Cependant, cette configuration de Zipf disparaît lorsqu’on applique l’analyse à des équations générées aléatoirement. Cela suggère l’existence d’une cohérence particulière dans les motifs des équations étudiées, même pour les symboles rarement récurrents, tels que le logarithme (log) et l’exponentiel (exp), souligne l’étude.

Étant donné que ces équations servent à décrire les phénomènes physiques structurant notre univers, cette cohérence pourrait révéler la manière dont celui-ci fonctionne dans sa globalité. « Comprendre les raisons sous-tendant ce modèle statistique pourrait éclairer le modus operandi de la nature ou mettre en évidence des schémas récurrents dans les tentatives des physiciens de formaliser les lois naturelles », avancent les chercheurs.

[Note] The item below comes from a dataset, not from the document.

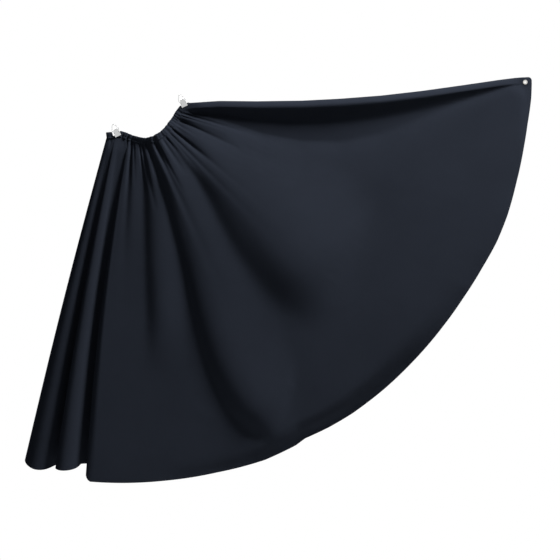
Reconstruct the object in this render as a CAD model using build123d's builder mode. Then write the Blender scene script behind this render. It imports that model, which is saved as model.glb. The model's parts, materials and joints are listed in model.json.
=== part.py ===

D’autre part, ces résultats pourraient également refléter notre tendance à choisir la voie la plus simple pour résoudre un problème. Selon la loi linguistique de Zipf, nous cherchons à transmettre le maximum d’informations avec le moins de mots et le plus rapidement possible. Les chercheurs montrent que les équations physiques semblent suivre cette même logique, ce qui pourrait illustrer le mode de fonctionnement de notre esprit, notamment une tendance à écarter les explications complexes. Il se pourrait aussi que ces deux interprétations soient correctes.

Quelle que soit l’interprétation de ces résultats, les chercheurs estiment qu’ils pourraient influencer les recherches futures en physique. « En pionniers dans l’étude des régularités statistiques des équations de la physique, nos résultats ouvrent la voie à une méta-loi de la nature, une loi (probabiliste) à laquelle toutes les lois physiques se conforment », concluent-ils. Ces travaux pourraient également être exploités pour développer des modèles d’apprentissage automatique et améliorer leur capacité à prédire de nouvelles lois physiques.